Histological changes: The histology of both AMP and SASP treated rat testis showed maturation arrest of spermatozoa as compared to control group in which all the stages of spermatogenesis can be seen. But the effect produced by the AMP was patchy. However, in the group which was treated with the combination of both the drugs, the seminiferous tubules showed lack of spermatozoa along with the necrosis of the germ cells. Also, there was disorganization of plasmalemma in the basal portion of few seminiferous tubules. But the histological slide of the recovery group showed all the stages of spermatogenesis (Figure 2).
Discussion
The results of this investigation reveal that the administration of SASP, AMP and their combination interfere with the structure and function of major elements of male fertility as reflected by the marked reduction in percentage fertility, serum testosterone level, sperm count and decrease in weight of major sex organs but a significant decrease in motility of sperm was not observed except for the group which was treated with AMP. Similar results were reported by Chumpol Pholpramool et al. (13) for SASP at the doses of 300, 450 and 600 mg/kg and by Y. Raji et al. (12) for AMP at the dose of 40 mg/kg in male rats.
The decreased fructose and protein level may affect glycoproteins secreted by the epididymis and coated on the sperm to stimulate motility (22). The reduced protein content may be another reason for the reduction in the weight of reproductive organs, because the growth rate of organ is proportional to its protein content (23). The depletion in the glycogen content due to treatment hampers the glycolytic metabolism of spermatozoa. A decrease in the glycogen content of the testis reduces the energy source for spermatogenic activity (24). The present study reveals reduction in the level of glycogen and protein of testes and epididymis, and it affects spermatogenesis and sperm maturation.

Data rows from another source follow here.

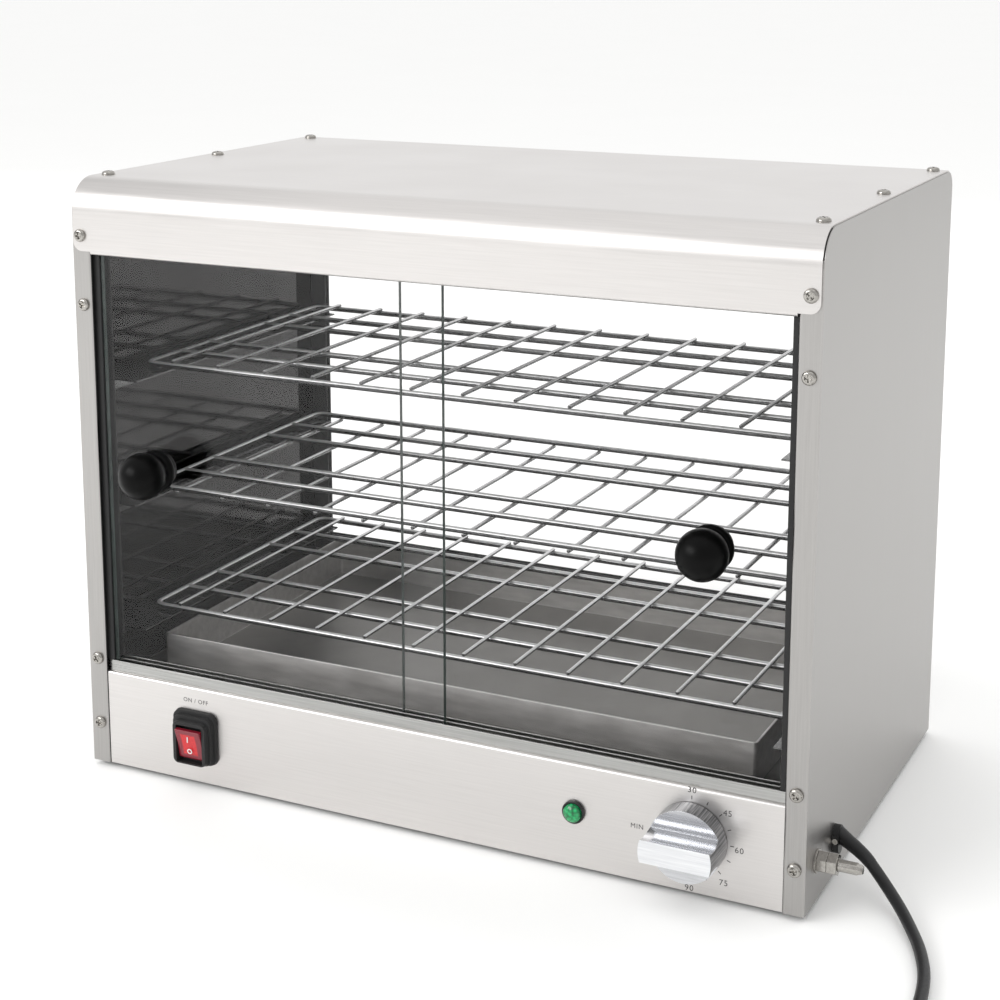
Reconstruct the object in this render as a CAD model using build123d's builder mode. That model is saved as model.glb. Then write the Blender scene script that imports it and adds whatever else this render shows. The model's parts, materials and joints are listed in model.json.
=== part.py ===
from build123d import *
import math
import os

# Countertop pie warmer cabinet: folded steel body, glass sliding doors, wire shelves, crumb tray.
# Millimetres. X is right, Y is back, Z is up, and the bench is at z = 0.

os.makedirs("parts", exist_ok=True)

# Body shell
width = 560.0
depth = 336.0
body_height = 446.0
foot_height = 4.0
sheet = 1.2
strip = 15.5
bend = 2.4
hood_face = 55.0
tab_lift = 2.5
tab_corner = 7.0
hood_front_radius = 24.0
hood_rear_radius = 14.0
hood_lip = 4.5
corner_ease = 0.6
side_gap = 0.3
cover_gap = 1.2
panel_height = 73.5
panel_return = 24.0
panel_skirt = 12.0
rear_panel_height = 84.0
deck_level = 57.0
deck_upstand = 13.0
ceiling_level = 410.0
ceiling_upstand = 10.0
pan_upstand = 14.0
vent_length = 40.0
vent_width = 4.0
vent_pitch = 12.0
vent_count = 7

# Sliding doors and their tracks
glass = 4.0
door_width = 278.0
door_overlap = 36.0
door_travel = 180.0
channel = 5.0
track_wall = 1.2
track_setback = 5.0
bottom_track_height = 8.0
top_track_height = 18.0
door_float = 0.3
door_engagement = 6.0
buffer_gap = 0.3
knob_inset = 49.0
knob_level = 237.0
ball_radius = 17.0
ball_standoff = 26.0
collar_radius = 10.0
collar_height = 3.0
neck_radius = 6.0
knob_screw_radius = 2.4
knob_bore_radius = 2.5
knob_bore_depth = 16.0
glass_hole_radius = 3.5
knob_screw_head = 1.4
knob_screw_head_radius = 5.0

# Rear glass and its rubber channel
seal_width = 14.5
seal_depth = 7.2
seal_margin = 0.8
seal_bite = 8.0
glass_play = 0.2

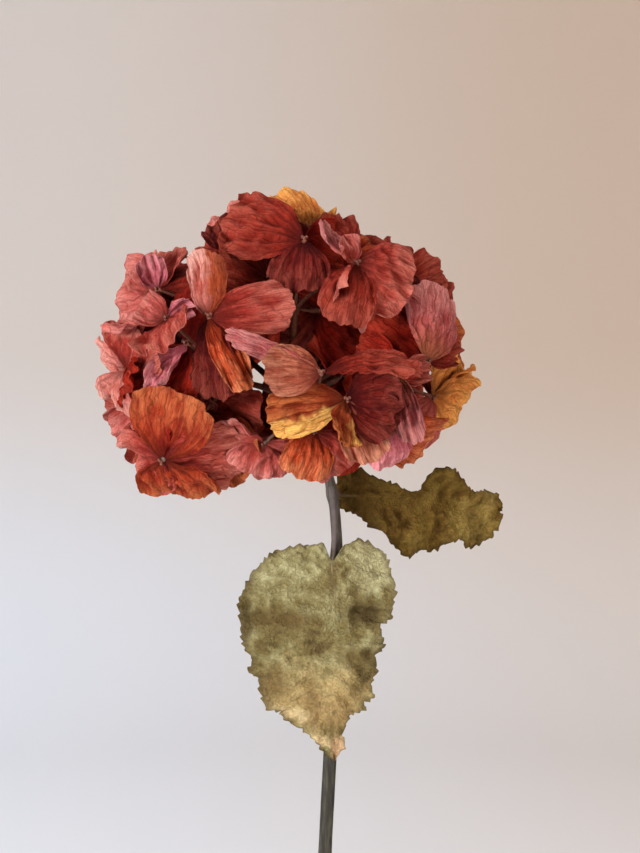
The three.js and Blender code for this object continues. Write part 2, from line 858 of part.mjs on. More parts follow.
const petalPaper = new THREE.MeshStandardMaterial({ color: 0x9a3d2e, roughness: 0.85, metalness: 0 });
const leafPaper = new THREE.MeshStandardMaterial({ color: 0xa3966a, roughness: 0.9, metalness: 0 });
const darkLeafPaper = new THREE.MeshStandardMaterial({ color: 0x6b5026, roughness: 0.9, metalness: 0 });
const bark = new THREE.MeshStandardMaterial({ color: 0x5a5048, roughness: 0.8, metalness: 0 });
const stoneware = new THREE.MeshStandardMaterial({ color: 0xd9d2c6, roughness: 0.75, metalness: 0 });

const blooms = [...frontBlooms.map(frontBloom), ...rearBlooms.map(rearBloom)];
const eyes = blooms.map(({ eye }) => ball(eye, eyeRadius, unit(sub(nearestBranchEnd(eye), eye))));

let stem = stemSolid();
blooms.forEach(({ eye }) => {
  stem = stem.add(stalkSolid(eye));
});
stem = wholeBody(stem);

const leafFront = leafSolid(frontLeaf, [
  [9.9, -stemRadius - clearance, 374],
  [9.3, -7, 368],
  [9.2, -9.5, 358],
  [9.4, -11.5, 348],
]);
const leafRear = leafSolid(rearLeaf, [
  [10.8, stemRadius + clearance, 371],
  [11.6, 5, 371],
]);

const placed = [stem, leafFront, leafRear].map((solid) => ({ solid, box: boxOf(solid) }));
const bloomSolids = blooms.map(({ petals }, index) => {
  const otherEyes = eyes
    .filter((_, i) => i > index)
    .map((solid) => ({ solid, box: boxOf(solid) }));
  let bloom = eyes[index];
  const sisters = [];
  petals.forEach((petal) => {
    const placedPetal = clearPetal(petal, bloom, [...placed, ...otherEyes], sisters);
    if (!placedPetal) return; // no room for it: this bloom has shed the petal
    const { solid, grown } = placedPetal;
    sisters.push({ solid, box: boxOf(solid) });
    bloom = grown;
  });
  bloom = wholeBody(bloom);
  placed.push({ solid: bloom, box: boxOf(bloom) });
  return bloom;
});

const hydrangea = new THREE.Group();
hydrangea.add(meshOf("vase", vase(), stoneware));
hydrangea.add(meshOf("stem", stem, bark));
hydrangea.add(meshOf("leaf_front", leafFront, leafPaper));
hydrangea.add(meshOf("leaf_rear", leafRear, darkLeafPaper));
bloomSolids.forEach((solid, i) => {
  hydrangea.add(meshOf("bloom_" + String(i + 1).padStart(2, "0"), solid, petalPaper));
});

export default hydrangea;
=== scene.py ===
# A dried mophead hydrangea on one leafy stem, in a stoneware bottle vase.
# Sizes are in millimetres and turned to metres as each mesh is made; +Z is up, the front faces -Y.
import math

import bpy
import numpy as np
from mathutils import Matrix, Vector, noise


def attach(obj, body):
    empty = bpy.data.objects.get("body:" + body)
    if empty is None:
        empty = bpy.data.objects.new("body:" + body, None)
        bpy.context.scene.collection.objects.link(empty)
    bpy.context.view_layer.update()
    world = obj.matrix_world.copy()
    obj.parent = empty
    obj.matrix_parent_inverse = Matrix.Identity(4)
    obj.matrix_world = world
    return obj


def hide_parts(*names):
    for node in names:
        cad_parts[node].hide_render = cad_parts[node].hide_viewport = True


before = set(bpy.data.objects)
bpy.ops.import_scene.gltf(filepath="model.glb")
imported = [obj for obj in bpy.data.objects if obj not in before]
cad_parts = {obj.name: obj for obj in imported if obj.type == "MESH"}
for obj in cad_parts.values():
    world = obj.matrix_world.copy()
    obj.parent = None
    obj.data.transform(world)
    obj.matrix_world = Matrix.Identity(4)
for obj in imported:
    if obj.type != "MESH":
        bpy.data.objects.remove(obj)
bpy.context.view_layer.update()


# Camera: held level before the lower part of the head, with the photograph's frame of 640 x 853.
# Its distance is a guess, 600 mm, at which one pixel covers 0.44 mm at the stem.
pixels_per_radian = 1356
photo_height = 853
camera_distance = 0.6
camera_height = 0.401
camera_aside = 0.0045
camera = bpy.data.cameras.new("camera")
camera.sensor_width = 36
camera.lens = camera.sensor_width * pixels_per_radian / photo_height
camera_place = bpy.data.objects.new("camera", camera)
camera_place.location = (camera_aside, -camera_distance, camera_height)
camera_place.rotation_euler = (math.radians(90), 0, 0)
bpy.context.scene.collection.objects.link(camera_place)
bpy.context.scene.camera = camera_place


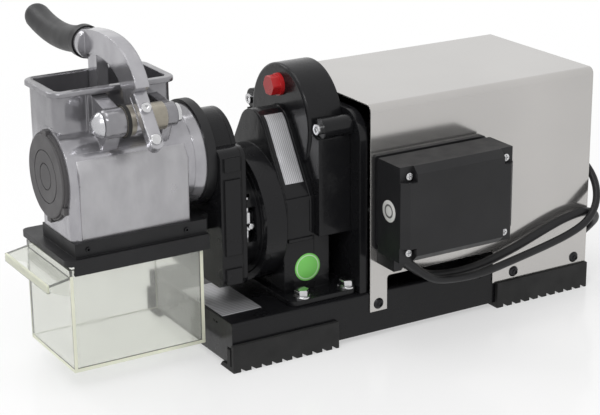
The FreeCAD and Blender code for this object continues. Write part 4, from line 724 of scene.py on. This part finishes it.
clear()
bpy.ops.mesh.primitive_plane_add(size=9, location=(0, 0, -0.0003))
floor = bpy.context.object
bpy.ops.object.transform_apply(location=True, rotation=True, scale=True)
floor.name = "studio_floor"
floor_material, floor_tree, floor_shader = finish("studio_floor", (0.93, 0.93, 0.93), 0.16)
vary(floor_tree, grain(floor_tree, 6, 2), 0.13, 0.20, floor_shader.inputs["Roughness"])
# The floor keeps the shadows near the object and fades to white away from it
away = add(floor_tree, "VectorMath", {0: on_piece(floor_tree)}, "LENGTH")
fade = add(floor_tree, "MapRange", {"Value": away.outputs["Value"], "From Min": 0.35, "From Max": 0.95})
near_level = bright_rays(floor_tree, 0.0, 0.50, 0.95)
seen_share = bright_rays(floor_tree, 0.0, 1.0, 1.0)
rest = add(floor_tree, "Math", {0: near_level, 1: -1.0, 2: 1.0}, "MULTIPLY_ADD")
far_share = add(floor_tree, "Math", {0: fade.outputs["Result"], 1: seen_share}, "MULTIPLY")
white = add(floor_tree, "Math", {0: rest.outputs[0], 1: far_share.outputs[0], 2: near_level}, "MULTIPLY_ADD")
glow = add(floor_tree, "Emission", {"Color": (1, 1, 1, 1)})
blend = add(floor_tree, "MixShader", {"Fac": white.outputs[0], 1: floor_shader.outputs["BSDF"],
                                      2: glow.outputs["Emission"]})
floor_tree.links.new(blend.outputs["Shader"], floor_tree.nodes["Material Output"].inputs["Surface"])
floor.data.materials.append(floor_material)


def softbox(name, stand, aim, size, power):
    """A soft rectangular lamp at stand that points to aim."""
    lamp = bpy.data.lights.new(name, "AREA")
    lamp.shape = "RECTANGLE"
    lamp.size, lamp.size_y = size
    lamp.energy = power
    stood = bpy.data.objects.new(name, lamp)
    stood.location = stand
    stood.rotation_euler = (Vector(aim) - Vector(stand)).to_track_quat("-Z", "Y").to_euler()
    scene.collection.objects.link(stood)


softbox("key_box", (-0.9, -0.9, 1.3), (0, 0, 0.12), (0.4, 0.4), 7.0)
softbox("top_box", (-0.15, 0.1, 1.6), (0, 0, 0.15), (0.9, 0.7), 5.0)
softbox("rear_box", (-0.5, 1.1, 1.2), (0, 0, 0.15), (0.6, 0.6), 3.0)

scene.view_settings.view_transform = "Standard"
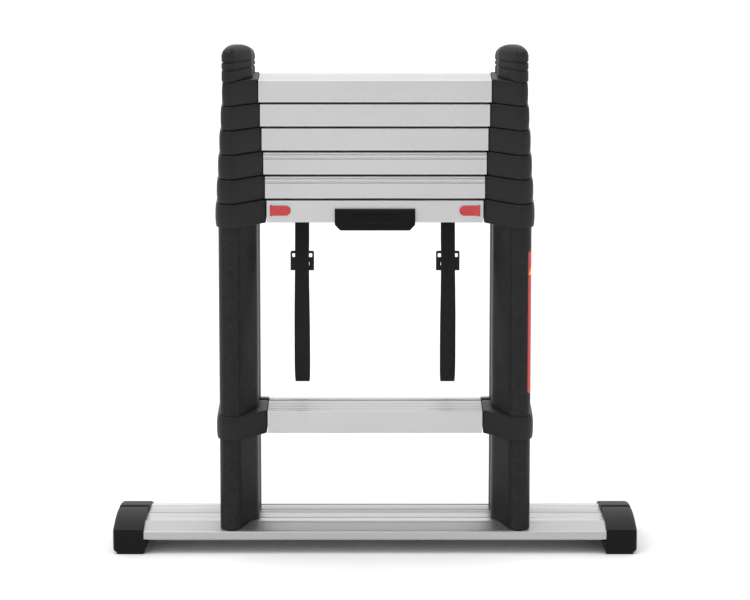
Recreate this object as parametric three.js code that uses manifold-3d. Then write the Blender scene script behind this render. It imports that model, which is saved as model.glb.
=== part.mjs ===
// Telescopic A-frame ladder, closed. Millimetres, +Z up, front towards -Y.
// Two telescopic sections stand back to back and share a hinge line at the top.
// The origin is on the floor, at the middle of the footprint.

import * as THREE from 'three';
import { mergeVertices } from 'three/addons/utils/BufferGeometryUtils.js';
import Module from 'manifold-3d';

const wasm = await Module();
wasm.setup();

// ---- driving dimensions ----
const STAGES = 6;              // nested tubes in each stile
const RUNGS = 7;               // treads in each section
const RUNG_PITCH = 33.6;       // tread to tread, closed
const TREAD_FACE_Y = -60;      // front face of every tread
const TREAD_BACK_Y = -7;
const TREAD_HEIGHT = 31;
const TREAD_WALL = 2.2;
const TREAD_SLOPE = 6.8 / 53;  // treads lean down towards the front
const TREAD_END = 151.9;       // half length of the two lowest treads
const TREAD_END_STEP = 2.14;   // growth of the half length per stage
const TOP_RUNG_Z = 634.2;      // lower front edge of tread 7
const LOW_RUNG_Z = 167.2;      // lower front edge of tread 1

const TUBE_WALL = 1.4;
const TUBE_STEP = 2.05;        // each tube is this much smaller all round
const TUBE_FOOT_Z = 64;        // lower end of tube 2
const TUBE_FOOT_STEP = 4;
const COLLAR_WALL = 4.1;
const COLLAR_HEIGHT = 32.9;
const TENON = 8;               // length of the collar's tongue in the tread
const CLEAR = 0.35;            // gap between touching pieces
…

However, in this investigation, AMP and SASP either separately or in combination were producing decline in the reproductive capacity of male rats but the combination of both SASP and AMP was found to be impairing the reproductive activity at a considerably lower dose. Apart from it, overall decrease in the fertility, sperm count and serum testosterone level was very higher in comparison to other groups. So, it can be predicted that they have synergistic antifertility effect in male rats. Till now, the exact mode of action of both SASP and AMP as antifertility agents is not well elucidated yet. But according to Marmor et al. (6), SASP produces antifertility action due to inhibition of dietary folic acid absorption, while AMP produces this effect due to inhibition of sperm motility (12).
Conclusion
Thus, our results clearly demonstrate the treatment by AMP and SASP combination in male rats induced synergistic germ cell toxicity in rats as is evident from the decrease in sperm count, serum testosterone level and decline in percentage fertility but the effect was reversible as is evident from the recovery group. Furthermore, this was confirmed by histopathological analysis and sperm head morphology but the cause of this infertility at genetic level is not evaluated in the research paper. As they are both used in combination for treatment of various pathological conditions, it warrants further attention for complete elucidation of the reasons behind this toxic effect so as to reduce the potential risk in the patients, who are particularly in the reproductive ages.
Acknowledgement
The financial assistance received from department of pharmaceutical technology, MIET Meerut to carry out this particular study is duly acknowledged.
Conflict of Interest
Authors declare no conflict of interest.